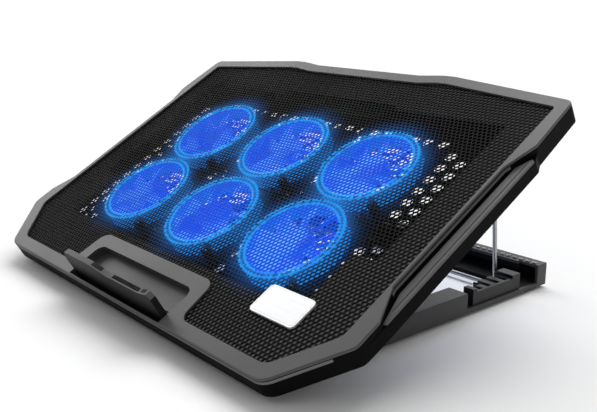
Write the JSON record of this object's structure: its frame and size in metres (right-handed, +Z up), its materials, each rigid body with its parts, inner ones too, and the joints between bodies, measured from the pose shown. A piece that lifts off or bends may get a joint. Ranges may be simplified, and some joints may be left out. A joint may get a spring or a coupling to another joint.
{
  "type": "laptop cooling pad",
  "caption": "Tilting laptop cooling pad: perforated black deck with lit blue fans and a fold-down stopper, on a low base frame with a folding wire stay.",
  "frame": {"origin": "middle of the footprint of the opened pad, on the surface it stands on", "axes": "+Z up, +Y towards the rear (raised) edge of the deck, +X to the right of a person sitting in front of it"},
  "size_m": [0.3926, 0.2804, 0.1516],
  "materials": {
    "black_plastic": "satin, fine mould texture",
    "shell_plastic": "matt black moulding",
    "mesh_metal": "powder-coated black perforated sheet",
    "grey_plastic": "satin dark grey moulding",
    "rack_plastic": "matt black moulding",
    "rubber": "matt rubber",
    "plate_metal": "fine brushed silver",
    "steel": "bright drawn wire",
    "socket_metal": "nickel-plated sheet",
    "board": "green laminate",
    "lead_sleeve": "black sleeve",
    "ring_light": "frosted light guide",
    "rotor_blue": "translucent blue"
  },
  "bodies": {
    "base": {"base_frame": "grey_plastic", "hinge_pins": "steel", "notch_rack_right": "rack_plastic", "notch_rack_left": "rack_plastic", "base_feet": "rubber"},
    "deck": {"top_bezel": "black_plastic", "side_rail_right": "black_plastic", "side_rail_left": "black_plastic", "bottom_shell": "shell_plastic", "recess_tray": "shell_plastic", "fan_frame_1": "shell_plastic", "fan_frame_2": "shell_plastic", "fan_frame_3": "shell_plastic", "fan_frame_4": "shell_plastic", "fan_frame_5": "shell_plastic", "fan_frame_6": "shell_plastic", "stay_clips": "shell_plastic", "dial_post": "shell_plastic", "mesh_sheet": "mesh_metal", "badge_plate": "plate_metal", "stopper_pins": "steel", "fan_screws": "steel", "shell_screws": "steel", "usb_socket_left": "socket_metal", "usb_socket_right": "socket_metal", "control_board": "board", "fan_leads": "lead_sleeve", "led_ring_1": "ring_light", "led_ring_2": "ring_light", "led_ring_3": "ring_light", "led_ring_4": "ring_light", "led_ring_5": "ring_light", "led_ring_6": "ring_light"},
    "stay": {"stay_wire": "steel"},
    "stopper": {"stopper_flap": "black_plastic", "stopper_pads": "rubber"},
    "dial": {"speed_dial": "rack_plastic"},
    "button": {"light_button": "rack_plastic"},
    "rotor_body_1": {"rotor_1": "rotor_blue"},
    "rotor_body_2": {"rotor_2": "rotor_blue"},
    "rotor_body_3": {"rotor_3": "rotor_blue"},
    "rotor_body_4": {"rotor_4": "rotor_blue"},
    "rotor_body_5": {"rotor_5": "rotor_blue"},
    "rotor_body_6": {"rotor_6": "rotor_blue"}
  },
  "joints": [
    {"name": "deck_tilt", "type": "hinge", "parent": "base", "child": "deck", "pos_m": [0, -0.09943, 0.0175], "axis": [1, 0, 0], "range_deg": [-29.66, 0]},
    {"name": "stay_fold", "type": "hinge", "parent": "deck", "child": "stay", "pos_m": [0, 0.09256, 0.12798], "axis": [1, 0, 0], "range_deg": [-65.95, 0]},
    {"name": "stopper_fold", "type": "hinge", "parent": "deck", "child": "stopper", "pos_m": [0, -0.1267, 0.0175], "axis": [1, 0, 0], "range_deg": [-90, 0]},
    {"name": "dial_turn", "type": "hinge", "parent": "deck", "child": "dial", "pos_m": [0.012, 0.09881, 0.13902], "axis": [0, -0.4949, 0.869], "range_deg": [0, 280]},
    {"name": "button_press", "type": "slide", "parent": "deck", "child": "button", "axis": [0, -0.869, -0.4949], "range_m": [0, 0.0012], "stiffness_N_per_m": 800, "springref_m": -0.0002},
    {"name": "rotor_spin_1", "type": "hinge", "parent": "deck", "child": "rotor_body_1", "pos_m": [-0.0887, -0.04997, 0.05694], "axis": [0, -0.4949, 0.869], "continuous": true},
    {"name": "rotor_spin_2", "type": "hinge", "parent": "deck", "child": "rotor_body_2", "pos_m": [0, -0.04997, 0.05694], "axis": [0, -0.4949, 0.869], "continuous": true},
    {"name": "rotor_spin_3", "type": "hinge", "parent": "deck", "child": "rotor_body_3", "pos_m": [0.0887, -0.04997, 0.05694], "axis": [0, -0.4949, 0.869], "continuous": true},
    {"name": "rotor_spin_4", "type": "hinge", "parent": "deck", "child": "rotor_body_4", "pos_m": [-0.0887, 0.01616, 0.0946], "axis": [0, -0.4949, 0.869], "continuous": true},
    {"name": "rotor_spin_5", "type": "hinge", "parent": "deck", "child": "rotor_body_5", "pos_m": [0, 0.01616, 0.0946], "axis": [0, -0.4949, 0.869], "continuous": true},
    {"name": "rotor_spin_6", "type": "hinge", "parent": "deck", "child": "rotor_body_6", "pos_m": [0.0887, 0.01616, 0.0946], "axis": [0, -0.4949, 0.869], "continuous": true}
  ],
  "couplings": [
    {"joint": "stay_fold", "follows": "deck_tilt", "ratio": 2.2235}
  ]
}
· · ·
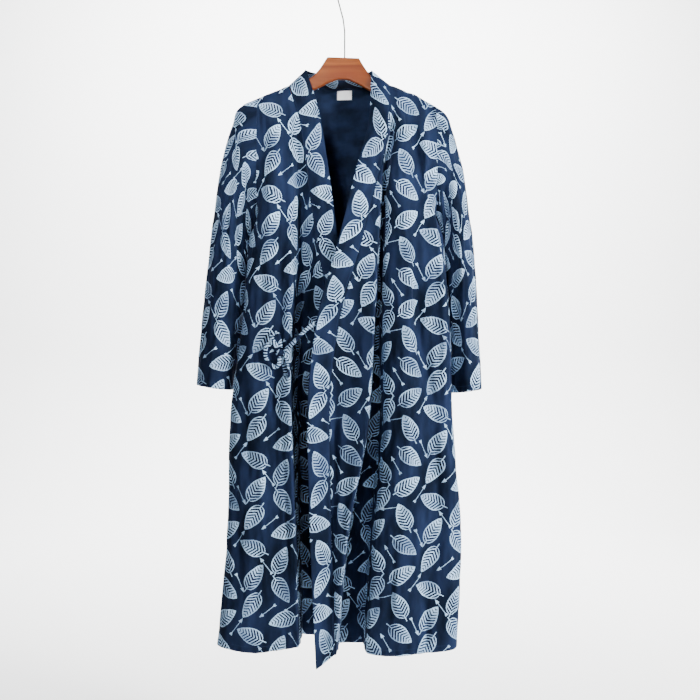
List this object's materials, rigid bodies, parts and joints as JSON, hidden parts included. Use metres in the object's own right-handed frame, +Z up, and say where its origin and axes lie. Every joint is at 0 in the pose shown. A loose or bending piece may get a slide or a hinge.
· · ·
> **INSTRUCTION**:
Look over the listing. Pull out every line with the string "object" in it.

> **SOLVED PROBLEM**:
Write the JSON record of this object's structure: its frame and size in metres (right-handed, +Z up), its materials, each rigid body with its parts, inner ones too, and the joints between bodies, measured from the pose shown. A piece that lifts off or bends may get a joint. Ranges may be simplified, and some joints may be left out. A joint may get a spring or a coupling to another joint.
List this object's materials, rigid bodies, parts and joints as JSON, hidden parts included. Use metres in the object's own right-handed frame, +Z up, and say where its origin and axes lie. Every joint is at 0 in the pose shown. A loose or bending piece may get a slide or a hinge.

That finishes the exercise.